Früher mussten wir alles selber machen. Eigeninitiative, Entscheidungen treffen – das war gefragt. Während meiner Einsätze kam es vor, dass ich in Gebiete kam, in die vorher noch kein Entwicklungshelfer seinen Fuß gesetzt hatte. Ich bzw. wir in Team mussten allein abklären: Wie ist die Situation, wo kann ich übernachten, wo bekomme ich Hilfsgüter her, wo kann ich einen Stützpunkt aufbauen, von dem aus ich meine Arbeit koordiniere?

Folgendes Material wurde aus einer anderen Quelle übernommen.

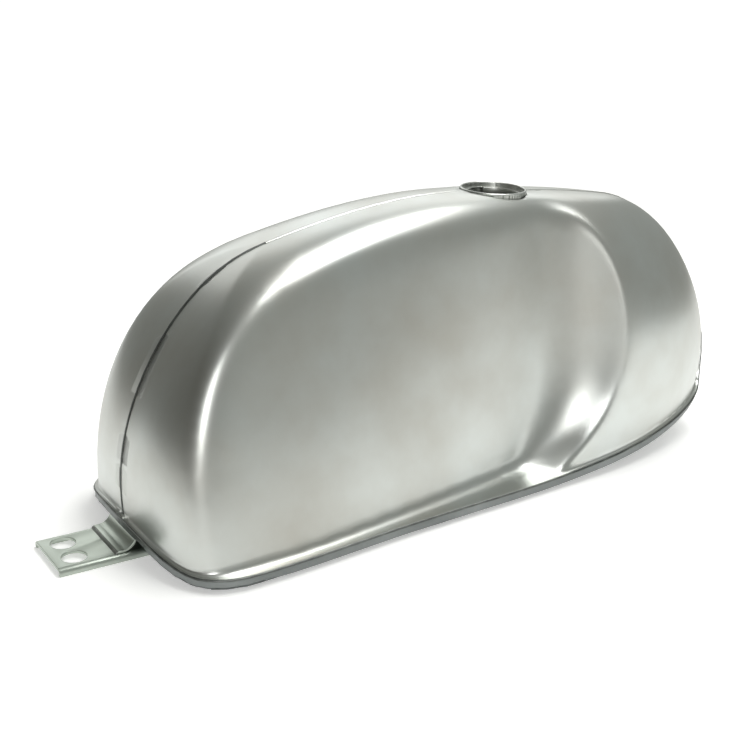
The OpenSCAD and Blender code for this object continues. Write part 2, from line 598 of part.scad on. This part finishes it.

Kaum Kommunikation mit der Außenwelt
Es gab in den Einsatzgebieten weder Telefon noch Internet. Erst nach 1992 wurden die ersten Satellitentelefone eingeführt. Der Apparat bestand aus einem riesigen, schweren Koffer und hatte nur an wenigen Orten Empfang. Heute ist das ja ganz anders…. Via Telefonkonferenz teilt Mugica ihren Kollegen in Bonn mit, wie es den Erdbebenopfern in Haiti geht, und vereinbart per Mail Termine. Und sie kann ihrer Familie per SMS sagen, dass es ihr gut geht. „Das Gefühl, weit weg zu sein, gibt es nicht mehr. Doch egal, um wie viel näher ich meiner Familie dank neuer Kommunikationsmittel fühle: Nach spätestens drei Monaten kehre ich zurück nach Hamburg.”